In early 2019, embattled German wind equipment manufacturer Senvion filed for insolvency. Rival manufacturers Vestas and Siemens Gamesa have also announced major job cuts.
With so many jobs being lost, many are questioning why Berlin continues to plan to pump billions of euros into regions that will lose jobs in the wake of the country’s planned exit from coal and lignite, while no aid is being offered to the wind industry.
Suicidal tendencies?
“We have been here before,” said Norbert Allnoch, head of IWR, an international renewable-energy economic forum. The present condition of the German wind industry is a stark reminder of the collapse of the German solar market in 2012-14, “which also shrank by 90% due to political regulation, with the loss of tens of thousands of jobs,” he continued.

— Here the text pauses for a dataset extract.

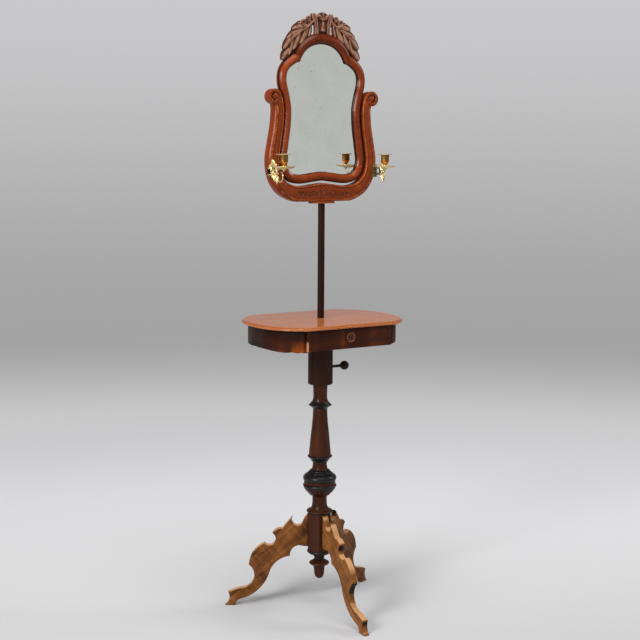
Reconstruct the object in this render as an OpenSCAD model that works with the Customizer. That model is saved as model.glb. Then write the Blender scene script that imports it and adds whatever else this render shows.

In an interview with Capital, Senvion CEO Yves Rannou worried as well that Germany’s wind industry might face the same grim fate as the country’s solar panel manufacturers if nothing changes (CLEW provides a great historical review here). “I cannot comprehend why the government would accept that a technology of the future and key industrial competencies that Germany built up for years are being destroyed.” Though policymakers alone can’t be blamed for all of Senvion’s troubles, government policies ultimately “pushed us over the fence,” he lamented.
Though new rules were expected before last year’s end with amendments to Germany’s Renewable Energy Act (EEG), German environment minister Svenja Schulze said in late December that too many questions remained unresolved to reach an agreement before 2020. Chancellor Merkel said the new law was likely to be decided on by her cabinet in March.